How do you get information? Either talk with people, or go outside. The outside has facts available on a few topics that aren't available from either NPC, making adventuring a useful source of knowledge that you can then tell to the NPCs. When you get too beat up to continue, head home and use the bed.

What do you do with Favor? You ask for favors. The scientist (left) can give you camping gear to reduce your fatigue gain during adventures, and the quartermaster can sell you armor. You can also do a favor for the QM, by giving him the scrap metal you find.

The point of this exercise: Demonstrating gameplay that's focused on conversation, and having actual gameplay there that requires a little thought to use effectively. Why, you might actually want to think about the NPCs' interests and emotions a little and not just pelt them with info requests until you're ready to leave! It's not that a game ought to be entirely about conversation, but a system something like this one would be an interesting part of a larger game.

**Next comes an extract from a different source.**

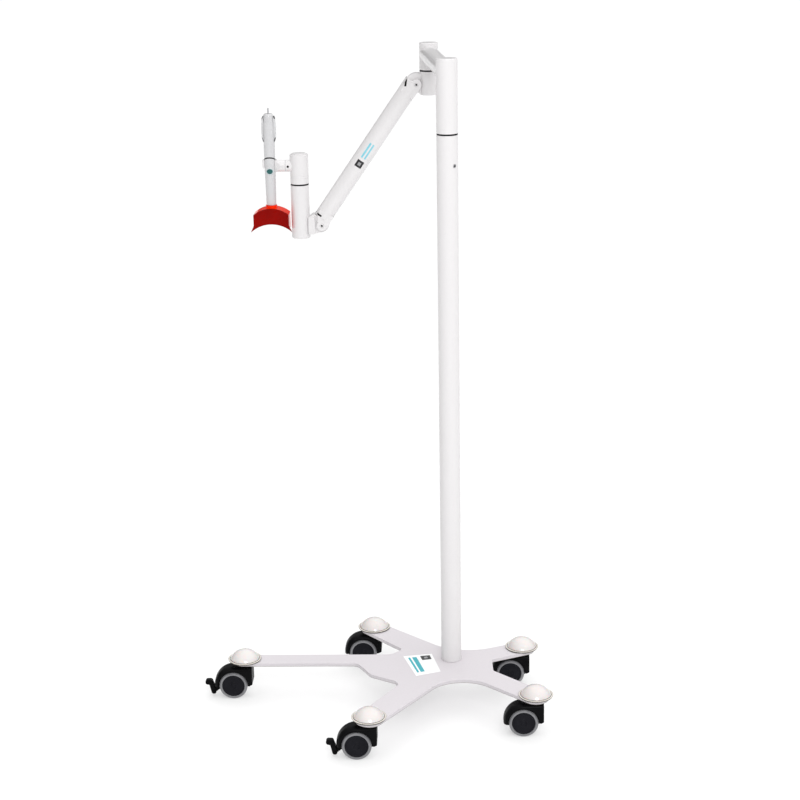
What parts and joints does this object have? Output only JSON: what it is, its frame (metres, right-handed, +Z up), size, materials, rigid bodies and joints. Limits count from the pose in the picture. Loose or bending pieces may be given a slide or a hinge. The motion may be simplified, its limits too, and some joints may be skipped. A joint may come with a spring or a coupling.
{
  "type": "mobile whitening lamp stand",
  "caption": "Mobile floor stand with swivelling boom, parallel-link spring arm and a dental whitening lamp in a clip, with a red light guard.",
  "frame": {"origin": "middle of the bounding box at floor level", "axes": "+Z up; the long leg points to -X; the boom points to +Y at rest, away from the side the lamp's button faces; the button faces -Y"},
  "size_m": [0.735, 0.6804, 1.3477],
  "materials": {
    "plate_paint": "satin",
    "tube_paint": "gloss",
    "dome_plastic": "gloss",
    "black_plastic": "satin",
    "wheel_plastic": "satin",
    "black_rubber": "matte",
    "steel": "satin",
    "lamp_shell": "gloss",
    "teal_button": "satin",
    "red_guard": "gloss",
    "lens_glass": "gloss"
  },
  "bodies": {
    "stand": {"base_plate": "plate_paint", "lower_tube": "tube_paint", "pole_plug": "steel", "pole_bolt": "steel", "pole_spigot": "steel", "swivel_ring": "black_rubber", "spigot_screw": "steel", "dome_cap_long": "dome_plastic", "dome_cap_front_left": "dome_plastic", "dome_cap_front_right": "dome_plastic", "dome_cap_rear_right": "dome_plastic", "dome_cap_rear_left": "dome_plastic", "caster_stem_long": "steel", "caster_stem_front_left": "steel", "caster_stem_front_right": "steel", "caster_stem_rear_right": "steel", "caster_stem_rear_left": "steel"},
    "boom": {"boom": "tube_paint", "elbow_pin": "steel", "elbow_ring": "black_rubber"},
    "shoulder": {"shoulder_knuckle": "tube_paint", "shoulder_pin": "steel"},
    "arm": {"arm_tube": "tube_paint", "gas_spring": "steel"},
    "link": {"link_rod": "steel"},
    "post": {"wrist_post": "tube_paint", "wrist_pin": "steel", "post_spindle": "steel", "post_ring": "black_rubber"},
    "sleeve": {"post_sleeve": "tube_paint", "post_cap": "tube_paint", "clip_screw": "black_plastic"},
    "lamp": {"holder_clip": "tube_paint", "lamp_body": "lamp_shell", "lamp_tail": "lamp_shell", "lamp_lens": "lens_glass", "seam_ring": "black_rubber", "tail_pin": "steel", "side_grip_left": "lamp_shell", "side_grip_right": "lamp_shell", "light_guard": "red_guard"},
    "button": {"power_button": "teal_button"},
    "caster_long": {"caster_hood_long": "black_plastic"},
    "wheel_outer_long": {"wheel_outer_long": "wheel_plastic"},
    "wheel_inner_long": {"wheel_inner_long": "wheel_plastic"},
    "pedal_long": {"brake_pedal_long": "black_plastic"},
    "caster_front_left": {"caster_hood_front_left": "black_plastic"},
    "wheel_outer_front_left": {"wheel_outer_front_left": "wheel_plastic"},
    "wheel_inner_front_left": {"wheel_inner_front_left": "wheel_plastic"},
    "pedal_front_left": {"brake_pedal_front_left": "black_plastic"},
    "caster_front_right": {"caster_hood_front_right": "black_plastic"},
    "wheel_outer_front_right": {"wheel_outer_front_right": "wheel_plastic"},
    "wheel_inner_front_right": {"wheel_inner_front_right": "wheel_plastic"},
    "caster_rear_right": {"caster_hood_rear_right": "black_plastic"},
    "wheel_outer_rear_right": {"wheel_outer_rear_right": "wheel_plastic"},
    "wheel_inner_rear_right": {"wheel_inner_rear_right": "wheel_plastic"},
    "caster_rear_left": {"caster_hood_rear_left": "black_plastic"},
    "wheel_outer_rear_left": {"wheel_outer_rear_left": "wheel_plastic"},
    "wheel_inner_rear_left": {"wheel_inner_rear_left": "wheel_plastic"}
  },
  "joints": [
    {"name": "boom_swivel", "type": "hinge", "parent": "stand", "child": "boom", "pos_m": [0.16125, -0.03185, 1.2], "axis": [0, 0, 1], "continuous": true},
    {"name": "elbow_swivel", "type": "hinge", "parent": "boom", "child": "shoulder", "pos_m": [0.12325, 0.31815, 1.289], "axis": [0, 0, 1], "range_deg": [-180, 75]},
    {"name": "arm_pitch", "type": "hinge", "parent": "shoulder", "child": "arm", "pos_m": [0.09675, 0.31815, 1.259], "axis": [0, 1, 0], "range_deg": [0, 60]},
    {"name": "link_turn", "type": "hinge", "parent": "shoulder", "child": "link", "pos_m": [0.09675, 0.31815, 1.271], "axis": [0, 1, 0], "range_deg": [0, 60]},
    {"name": "wrist_level", "type": "hinge", "parent": "arm", "child": "post", "pos_m": [-0.11287, 0.31815, 0.95739], "axis": [0, 1, 0], "range_deg": [-60, 0]},
    {"name": "post_swivel", "type": "hinge", "parent": "post", "child": "sleeve", "pos_m": [-0.15975, 0.31815, 1.0454], "axis": [0, 0, 1], "range_deg": [-85, 85]},
    {"name": "clip_tilt", "type": "hinge", "parent": "sleeve", "child": "lamp", "pos_m": [-0.18875, 0.31815, 1.087], "axis": [-1, 0, 0], "range_deg": [0, 75]},
    {"name": "button_press", "type": "slide", "parent": "lamp", "child": "button", "axis": [0, 1, 0], "range_m": [0, 0.0007], "stiffness_N_per_m": 800, "springref_m": -0.001},
    {"name": "swivel_long", "type": "hinge", "parent": "stand", "child": "caster_long", "pos_m": [-0.28075, -0.03185, 0.073], "axis": [0, 0, 1], "continuous": true},
    {"name": "spin_outer_long", "type": "hinge", "parent": "caster_long", "child": "wheel_outer_long", "pos_m": [-0.30575, -0.0432, 0.03], "axis": [0, 1, 0], "continuous": true},
    {"name": "spin_inner_long", "type": "hinge", "parent": "caster_long", "child": "wheel_inner_long", "pos_m": [-0.30575, -0.0205, 0.03], "axis": [0, 1, 0], "continuous": true},
    {"name": "brake_long", "type": "hinge", "parent": "caster_long", "child": "pedal_long", "pos_m": [-0.34925, -0.03185, 0.011], "axis": [0, -1, 0], "range_deg": [0, 20]},
    {"name": "swivel_front_left", "type": "hinge", "parent": "stand", "child": "caster_front_left", "pos_m": [-0.00375, -0.30485, 0.073], "axis": [0, 0, 1], "continuous": true},
    {"name": "spin_outer_front_left", "type": "hinge", "parent": "caster_front_left", "child": "wheel_outer_front_left", "pos_m": [-0.02875, -0.3162, 0.03], "axis": [0, 1, 0], "continuous": true},
    {"name": "spin_inner_front_left", "type": "hinge", "parent": "caster_front_left", "child": "wheel_inner_front_left", "pos_m": [-0.02875, -0.2935, 0.03], "axis": [0, 1, 0], "continuous": true},
    {"name": "brake_front_left", "type": "hinge", "parent": "caster_front_left", "child": "pedal_front_left", "pos_m": [-0.07225, -0.30485, 0.011], "axis": [0, -1, 0], "range_deg": [0, 20]},
    {"name": "swivel_front_right", "type": "hinge", "parent": "stand", "child": "caster_front_right", "pos_m": [0.33225, -0.20885, 0.073], "axis": [0, 0, 1], "continuous": true},
    {"name": "spin_outer_front_right", "type": "hinge", "parent": "caster_front_right", "child": "wheel_outer_front_right", "pos_m": [0.30725, -0.2202, 0.03], "axis": [0, 1, 0], "continuous": true},
    {"name": "spin_inner_front_right", "type": "hinge", "parent": "caster_front_right", "child": "wheel_inner_front_right", "pos_m": [0.30725, -0.1975, 0.03], "axis": [0, 1, 0], "continuous": true},
    {"name": "swivel_rear_right", "type": "hinge", "parent": "stand", "child": "caster_rear_right", "pos_m": [0.31325, 0.02415, 0.073], "axis": [0, 0, 1], "continuous": true},
    {"name": "spin_outer_rear_right", "type": "hinge", "parent": "caster_rear_right", "child": "wheel_outer_rear_right", "pos_m": [0.28825, 0.0128, 0.03], "axis": [0, 1, 0], "continuous": true},
    {"name": "spin_inner_rear_right", "type": "hinge", "parent": "caster_rear_right", "child": "wheel_inner_rear_right", "pos_m": [0.28825, 0.0355, 0.03], "axis": [0, 1, 0], "continuous": true},
    {"name": "swivel_rear_left", "type": "hinge", "parent": "stand", "child": "caster_rear_left", "pos_m": [-0.00975, 0.13115, 0.073], "axis": [0, 0, 1], "continuous": true},
    {"name": "spin_outer_rear_left", "type": "hinge", "parent": "caster_rear_left", "child": "wheel_outer_rear_left", "pos_m": [-0.03475, 0.1198, 0.03], "axis": [0, 1, 0], "continuous": true},
    {"name": "spin_inner_rear_left", "type": "hinge", "parent": "caster_rear_left", "child": "wheel_inner_rear_left", "pos_m": [-0.03475, 0.1425, 0.03], "axis": [0, 1, 0], "continuous": true}
  ],
  "couplings": [
    {"joint": "link_turn", "follows": "arm_pitch", "ratio": 1},
    {"joint": "wrist_level", "follows": "arm_pitch", "ratio": -1}
  ]
}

Where could I take this idea?
-Good graphics.
-Implement the Social menu to have some means of gossiping, joking &c with little specific factual content. Socializing builds favor with NPCs.
-Varied NPC personalities. Right now both NPCs bounce between topics frequently, get annoyed easily, and have the same willingness to spend time with you. All those parameters could vary.
-More adventure to the adventure mode. Go outside and see a map that you uncover, stopping at various locations with place-specific adventure events.
-Reputation system that isn't just a single number, to avoid the "Codsworth problem": "By Jove, he's a drug-dealing serial killer cannibal, but he's a fine chap anyhow: I watched him build an excellent night-vision scope!"
-Deciding definitely on a context: post-apocalypse, seafaring, space, ponies...?
-Thinking more about how knowledge works. I have variables for ideas like individual facts having complexity ratings so they must be learned in order, or being false, but those are unused. All of the story text is canned and barely organized by grouping it into topics. NPCs know only that Topic X is a child of Topic Y and is linked to Z somehow. I could see the possibility of storing knowledge in a more complex and less scripted way; in the past I'd built little AI systems with a neural/semantic structure like "raiders --(use, 95%)--> guns", but that kind of data storage would tend to make the NPCs sound dumber. I had also considered taking advantage of such a system
-Moving toward a slightly more complex AI system, the next increment up. It might walk around between locations and mime doing things (as in an Elder Scrolls game), but it'd also be less purely reactive. That is, right now the code mostly just says "yo, NPC, the hero said something; what is your reaction?" There's a notion of a queue of things the NPC wants to say (which is why you sometimes will see multiple sentences at once in reply), but conversation is still very much a player-driven, turn-based system.

Feedback is helpful!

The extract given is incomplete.